CO: People assume that drug use makes you incapable of making the best decision for yourself, or that you don’t care about anything or anyone. Or that you’ve lost all value to be taken seriously in a conversation or can’t plan for your own well-being. That doesn’t help us to not listen to what we need or tell us we’re making bad choices. The whole world is already telling us we made bad choices, we do not need a care provider telling us too, making us feel worse.
Currently, people make assumptions about the drug supply, that people who sell drugs are “poisoning” the supply, or preying upon young people when those things are completely false. The blatant refusal to see how prohibition impacts the drug supply is wild. We can literally trace when fentanyl entered the illicit supply to the times when crackdowns on importing heroin were going on, or the DEA was burning poppyfields en masse.
ACLU-NJ: In addition to arrest and other criminal legal consequences, people criminalized for drugs can experience other long-term consequences because of the impact criminalization has on civil systems (housing, immigration, family regulation, etc.). Can you share examples of how this has shown up in your outreach work with NJHRC?
CO: On NJHRC outreach, we hear stories daily about people navigating long term consequences of criminalization.

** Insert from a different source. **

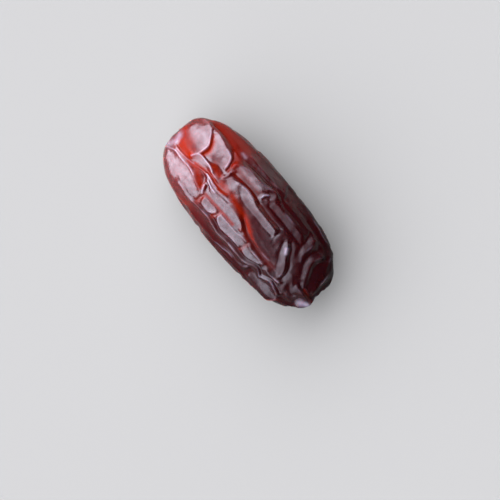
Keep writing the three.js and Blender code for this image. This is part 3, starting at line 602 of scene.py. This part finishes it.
def date_skin():
    """The folded skin, with the marks that its material reads."""
    points, normals = body_grid()
    crests, creases = all_folds()
    waver = np.stack([uneven(points, WAVER_SIZE, seed) for seed in WAVER_SEEDS], axis=1)
    heights, wax_and_sheen = fold_heights(points + WAVER * waver, crests, creases)
    heights += PUCKER * uneven(points, PUCKER_SIZE, PUCKER_SEED)
    free = smoothstep(points[:, 2], PRESSED, PRESSED + PRESS_FADE)
    heights = heights * free + end_heights(points)
    skin = points + heights[:, None] * normals
    skin[:, 2] = np.maximum(skin[:, 2], PRESSED)
    middle = (skin.min(axis=0) + skin.max(axis=0)) / 2
    skin -= (middle[0], middle[1], PRESSED)

    mesh = bpy.data.meshes.new("date_skin")
    mesh.from_pydata((skin * MM).tolist(), [], ring_faces(ALONG - 1, AROUND))
    mesh.polygons.foreach_set("use_smooth", [True] * len(mesh.polygons))
    painted_glow = patch_values(points, PAINTED_GLOW_PATCHES)
    dull = patch_values(points, DULL_SKIN)
    # Pale wax and painted sheen on the crests, kept off the painted glow
    pale_wax_and_highlight = wax_and_highlight_paleness(points, wax_and_sheen * (1 - painted_glow))
    for name, values in (("painted_glow", painted_glow), ("dull", dull), ("pale_wax_and_highlight", pale_wax_and_highlight)):
        mesh.attributes.new(name, "FLOAT", "POINT").data.foreach_set("value", values)
    mesh.update()
    piece = bpy.data.objects.new("date_skin", mesh)
    bpy.context.scene.collection.objects.link(piece)
    return piece


# Materials
def new_material(name):
    material = bpy.data.materials.new(name)
    material.use_nodes = True
    tree = material.node_tree
    tree.nodes.clear()
    output = tree.nodes.new("ShaderNodeOutputMaterial")
    shader = tree.nodes.new("ShaderNodeBsdfPrincipled")
    tree.links.new(shader.outputs["BSDF"], output.inputs["Surface"])
    return material, tree, shader


def set_surface(shader, values):
    for name, value in values.items():
        shader.inputs[name].default_value = value


def product(tree, first, second):
    times = tree.nodes.new("ShaderNodeMath")
    times.operation = "MULTIPLY"
    tree.links.new(first, times.inputs[0])
    tree.links.new(second, times.inputs[1])
    return times.outputs["Value"]


def multiply_add(tree, value, factor, addend):
    """The value times a number, plus a number or another output."""
    step = tree.nodes.new("ShaderNodeMath")
    step.operation = "MULTIPLY_ADD"
    step.inputs[1].default_value = factor
    tree.links.new(value, step.inputs[0])
    if isinstance(addend, bpy.types.NodeSocket):
        tree.links.new(addend, step.inputs[2])
    else:
        step.inputs[2].default_value = addend
    return step.outputs["Value"]


def spread(tree, value, ends, results=(0, 1), blend="LINEAR"):
    """Turns a value between two ends into one between the results that belong to them."""
    step = tree.nodes.new("ShaderNodeMapRange")
    step.interpolation_type = blend
    for name, number in zip(("From Min", "From Max", "To Min", "To Max"), (*ends, *results)):
        step.inputs[name].default_value = number
    tree.links.new(value, step.inputs["Value"])
    return step.outputs["Result"]


def noise_texture(tree, place, scale, detail, roughness=0.5):
    texture = tree.nodes.new("ShaderNodeTexNoise")
    texture.inputs["Scale"].default_value = scale
    texture.inputs["Detail"].default_value = detail
    texture.inputs["Roughness"].default_value = roughness
    tree.links.new(place, texture.inputs["Vector"])
    return texture.outputs["Fac"]


def mark(tree, name):
    """How strongly the skin carries one of the marks stored on its mesh."""
    attribute = tree.nodes.new("ShaderNodeAttribute")
    attribute.attribute_name = name
    return attribute.outputs["Fac"]


def tinted(tree, colour, shade, share):
    """A colour turned towards a shade."""
    mix = tree.nodes.new("ShaderNodeMix")
    mix.data_type = "RGBA"
    mix.inputs["B"].default_value = (*shade, 1)
    tree.links.new(share, mix.inputs["Factor"])
    tree.links.new(colour, mix.inputs["A"])
    return mix.outputs["Result"]


# Skin colour from the stem end to the tip, darker towards the stem end partly as painted shade, and shifted
# by stains
SKIN_STOPS = (0.2, 0.5, 0.75, 1.0)
SKIN_SHADES = (
    (0.008, 0.0011, 0.0014),
    (0.01, 0.0009, 0.0012),
    (0.018, 0.0009, 0.0011),
    (0.04, 0.0012, 0.0012),
)
STAIN_SCALE = 120  # features in a metre, as for the mottling and the grain
STAIN_DETAIL = 4
STAIN_SHARE = 0.3
PAINTED_GLOW_SHADE = (0.12, 0.006, 0.0006)  # painted glow of thin skin, as if lit from behind
WAX_AND_HIGHLIGHT_SHADE = (0.34, 0.29, 0.34)  # pale wax, with painted highlights along the crests

# Shares of the full gloss, and the noise that mottles it
PAINTED_GLOW_GLOSS = 0.02  # left where the glow is painted strongest
DULL_GLOSS = 0.05  # left where it is rubbed dullest
STEM_GLOSS = 0.45  # at the stem end, from where it rises towards the tip
GLOSS_RISES = (0.2, 0.95)  # start and end of that rise, as shares of the length
MOTTLED_GLOSS = 0.62  # in the dull part of the mottling
MOTTLE_SCALE = 800
MOTTLE_DETAIL = 5
MOTTLE_ROUGHNESS = 0.65
MOTTLE_RANGE = (0.35, 0.6)

# Grain
GRAIN_SCALE = 2200
GRAIN_DETAIL = 3
GRAIN_STRENGTH = 0.5
GRAIN_HEIGHT = 0.08  # mm

SKIN_SURFACE = {
    "Roughness": 0.38,
    "IOR": 1.5,
    "Specular IOR Level": 0.0,  # all of the shine is the coat's
    "Subsurface Weight": 0.35,
    "Subsurface Radius": (1.0, 0.18, 0.08),
    "Subsurface Scale": 2 * MM,
    "Coat Roughness": 0.17,
    "Coat IOR": 1.62,
}
FLOOR_SURFACE = {
    "Base Color": (0.14, 0.14, 0.12, 1),
    "Roughness": 0.9,
    "Specular IOR Level": 0.1,
}


def skin_colour(tree, place, along):
    """Red-brown skin, darker towards the stem end partly as painted shade, with a painted glow where it is
    thin and pale wax and painted highlights along the crests.
    """
    stain = noise_texture(tree, place, STAIN_SCALE, STAIN_DETAIL)
    colour = tree.nodes.new("ShaderNodeValToRGB")
    stops = colour.color_ramp.elements
    for stop, shade in zip(SKIN_STOPS[1:-1], SKIN_SHADES[1:-1]):
        stops.new(stop).color = (*shade, 1)
    for end in (0, -1):
        stops[end].position = SKIN_STOPS[end]
        stops[end].color = (*SKIN_SHADES[end], 1)
    tree.links.new(multiply_add(tree, stain, STAIN_SHARE, along), colour.inputs["Fac"])
    # Painted glow: brighter red where light would shine through the thin skin
    with_painted_glow = tinted(tree, colour.outputs["Color"], PAINTED_GLOW_SHADE, mark(tree, "painted_glow"))
    # Pale wax and painted highlights along the crests
    return tinted(tree, with_painted_glow, WAX_AND_HIGHLIGHT_SHADE, mark(tree, "pale_wax_and_highlight"))


def skin_gloss(tree, place, along):
    """Mottled gloss, less of it towards the stem end, where the glow is painted and where the skin is rubbed
    dull.
    """
    kept_where_glow_painted = spread(tree, mark(tree, "painted_glow"), (0, 1), (1, PAINTED_GLOW_GLOSS))
    kept_if_dull = spread(tree, mark(tree, "dull"), (0, 1), (1, DULL_GLOSS))
    rising = spread(tree, along, GLOSS_RISES, (STEM_GLOSS, 1))
    mottle = noise_texture(tree, place, MOTTLE_SCALE, MOTTLE_DETAIL, MOTTLE_ROUGHNESS)
    mottled = spread(tree, mottle, MOTTLE_RANGE, (MOTTLED_GLOSS, 1))
    gloss = product(tree, product(tree, kept_where_glow_painted, kept_if_dull), rising)
    return product(tree, gloss, mottled)


def skin_grain(tree, place):
    relief = tree.nodes.new("ShaderNodeBump")
    relief.inputs["Strength"].default_value = GRAIN_STRENGTH
    relief.inputs["Distance"].default_value = GRAIN_HEIGHT * MM
    tree.links.new(noise_texture(tree, place, GRAIN_SCALE, GRAIN_DETAIL), relief.inputs["Height"])
    return relief.outputs["Normal"]


def skin_material():
    material, tree, shader = new_material("date_skin")
    place = tree.nodes.new("ShaderNodeTexCoord").outputs["Object"]
    split = tree.nodes.new("ShaderNodeSeparateXYZ")
    tree.links.new(place, split.inputs["Vector"])
    along = spread(tree, split.outputs["X"], (-LENGTH / 2 * MM, LENGTH / 2 * MM))
    grain = skin_grain(tree, place)
    tree.links.new(skin_colour(tree, place, along), shader.inputs["Base Color"])
    tree.links.new(skin_gloss(tree, place, along), shader.inputs["Coat Weight"])
    tree.links.new(grain, shader.inputs["Normal"])
    tree.links.new(grain, shader.inputs["Coat Normal"])
    set_surface(shader, SKIN_SURFACE)
    return material


def floor_material():
    material, _, shader = new_material("floor")
    set_surface(shader, FLOOR_SURFACE)
    return material


# Stage, in metres
FLOOR_SIZE = 4.0


def make_floor():
    half = FLOOR_SIZE / 2
    mesh = bpy.data.meshes.new("floor")
    corners = [(-half, -half, 0), (half, -half, 0), (half, half, 0), (-half, half, 0)]
    mesh.from_pydata(corners, [], [(0, 1, 2, 3)])
    mesh.materials.append(floor_material())
    floor = bpy.data.objects.new("floor", mesh)
    bpy.context.scene.collection.objects.link(floor)


# The photograph's view: straight down, with the tip towards the upper left
PHOTO_PIXELS = 500
DATE_CENTRE_PIXEL = (249.1, 213.0)
DATE_LENGTH_PIXELS = 218.3
TIP_DIRECTION = Vector((-0.641, 0.7675))  # in the picture, right and up
CAMERA_DISTANCE = 0.4  # metres, as is the next
CLIP_START = 0.01
SENSOR_WIDTH = 36  # mm


def make_camera():
    centre = (Vector(cad_box[0]) + Vector(cad_box[1])) / 2
    scale = (cad_box[1][0] - cad_box[0][0]) / DATE_LENGTH_PIXELS
    right = Vector((TIP_DIRECTION.x, -TIP_DIRECTION.y, 0)).normalized()
    up = Vector((TIP_DIRECTION.y, TIP_DIRECTION.x, 0)).normalized()
    shift_right = (PHOTO_PIXELS / 2 - DATE_CENTRE_PIXEL[0]) * scale
    shift_up = (DATE_CENTRE_PIXEL[1] - PHOTO_PIXELS / 2) * scale
    aim = centre + right * shift_right + up * shift_up
    camera = bpy.data.cameras.new("camera")
    camera.sensor_width = SENSOR_WIDTH
    camera.lens = SENSOR_WIDTH * CAMERA_DISTANCE / (PHOTO_PIXELS * scale)
    camera.clip_start = CLIP_START
    holder = bpy.data.objects.new("camera", camera)
    place = aim + Vector((0, 0, CAMERA_DISTANCE))
    holder.matrix_world = Matrix.Translation(place) @ Matrix((right, up, (0, 0, 1))).transposed().to_4x4()
    bpy.context.scene.collection.objects.link(holder)
    bpy.context.scene.camera = holder


# The studio: a broad soft light wrapped round the tip and the +Y side, and a dim room.
# Where no comment says otherwise, a pair gives, in degrees, where the light starts to fade and where it ends.
LIGHT_AZIMUTH = 38  # middle of the light, from +X towards +Y
LIGHT_TO_EACH_SIDE = (74, 112)
LIGHT_UP_TO = (62, 82)
LIGHT_DOWN_TO = (6, 0)
LIGHT_LEVEL = 7.5
BRIGHTEST_AT = (15, 45)  # azimuth and elevation of the brightest part
BRIGHTEST_REACH = (10, 80)
BRIGHTEST_LEVEL = 5.0
CEILING_DOWN_TO = (76, 64)
CEILING_LEVEL = 0.7
ROOM_LEVEL = 0.01
LIGHT_COLOUR = (0.84, 0.84, 1.0)

# A weak area light on the same side, in metres and watts
WINDOW_AT = (50, 42)  # azimuth and elevation, in degrees
WINDOW_DISTANCE = 0.6
WINDOW_SIZE = (0.5, 0.35)
WINDOW_POWER = 0.15


def direction_to(azimuth, elevation):
    turn, rise = math.radians(azimuth), math.radians(elevation)
    return Vector((math.cos(turn) * math.cos(rise), math.sin(turn) * math.cos(rise), math.sin(rise)))


def cosines(angles):
    return [math.cos(math.radians(angle)) for angle in angles]


def sines(angles):
    return [math.sin(math.radians(angle)) for angle in angles]


def fade(tree, value, pair):
    """Fades from 1 where the value is the first of the pair to 0 where it is the second."""
    start, end = pair
    return spread(tree, value, (end, start), blend="SMOOTHSTEP")


def level_bearing(tree, direction):
    """A direction laid level, with length 1."""
    level = tree.nodes.new("ShaderNodeVectorMath")
    level.operation = "MULTIPLY"
    level.inputs[1].default_value = (1, 1, 0)
    tree.links.new(direction, level.inputs[0])
    bearing = tree.nodes.new("ShaderNodeVectorMath")
    bearing.operation = "NORMALIZE"
    tree.links.new(level.outputs["Vector"], bearing.inputs[0])
    return bearing.outputs["Vector"]


def cosine_between(tree, direction, middle):
    """Cosine of the angle between a direction and the middle of a light."""
    dot = tree.nodes.new("ShaderNodeVectorMath")
    dot.operation = "DOT_PRODUCT"
    dot.inputs[1].default_value = middle
    tree.links.new(direction, dot.inputs[0])
    return dot.outputs["Value"]


def make_room():
    world = bpy.data.worlds.new("room")
    world.use_nodes = True
    tree = world.node_tree
    direction = tree.nodes.new("ShaderNodeTexCoord").outputs["Generated"]
    split = tree.nodes.new("ShaderNodeSeparateXYZ")
    tree.links.new(direction, split.inputs["Vector"])
    height = split.outputs["Z"]

    beside = cosine_between(tree, level_bearing(tree, direction), direction_to(LIGHT_AZIMUTH, 0))
    sideways = fade(tree, beside, cosines(LIGHT_TO_EACH_SIDE))
    upward = fade(tree, height, sines(LIGHT_UP_TO))
    downward = fade(tree, height, sines(LIGHT_DOWN_TO))
    light = product(tree, product(tree, upward, downward), sideways)
    ceiling = fade(tree, height, sines(CEILING_DOWN_TO))
    round_brightest = cosine_between(tree, direction, direction_to(*BRIGHTEST_AT))
    brightest = fade(tree, round_brightest, cosines(BRIGHTEST_REACH))

    total = multiply_add(tree, ceiling, CEILING_LEVEL, ROOM_LEVEL)
    total = multiply_add(tree, light, LIGHT_LEVEL, total)
    total = multiply_add(tree, brightest, BRIGHTEST_LEVEL, total)
    background = tree.nodes["Background"]
    background.inputs["Color"].default_value = (*LIGHT_COLOUR, 1)
    tree.links.new(total, background.inputs["Strength"])
    bpy.context.scene.world = world


def make_window():
    light = bpy.data.lights.new("window", "AREA")
    light.shape = "RECTANGLE"
    light.size, light.size_y = WINDOW_SIZE
    light.energy = WINDOW_POWER
    light.color = LIGHT_COLOUR
    direction = direction_to(*WINDOW_AT)
    holder = bpy.data.objects.new("window", light)
    holder.location = direction * WINDOW_DISTANCE
    holder.rotation_euler = direction.to_track_quat("Z", "Y").to_euler()
    bpy.context.scene.collection.objects.link(holder)


def main():
    skin = date_skin()
    skin.data.materials.append(skin_material())
    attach(skin, "root")
    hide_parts("date_fruit")
    make_floor()
    make_camera()
    make_window()
    make_room()
    bpy.context.scene.view_settings.view_transform = "Standard"


main()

Members share having lost housing vouchers, jobs, custody of children, and so much more as consequences of using a drug that is criminalized. There is one member who is currently unhoused and often shares that losing custody of her child was the final straw that sent her use into chaos, that made her give up hope. One of our members attempted to receive care for frostbite at the emergency department last winter, but was told they couldn’t be treated until they completed a detox program; this led to the person leaving the hospital and eventually losing their finger to the frostbite.
One of our members recently was evicted from public housing due to a drug-related arrest of someone else that happened to be in their apartment, and wound up losing their Section 8 voucher entirely as a result of the eviction. We work with a lot of sex workers who don’t think they deserve care after an assault or bad date, or are afraid to seek support due to their drug use.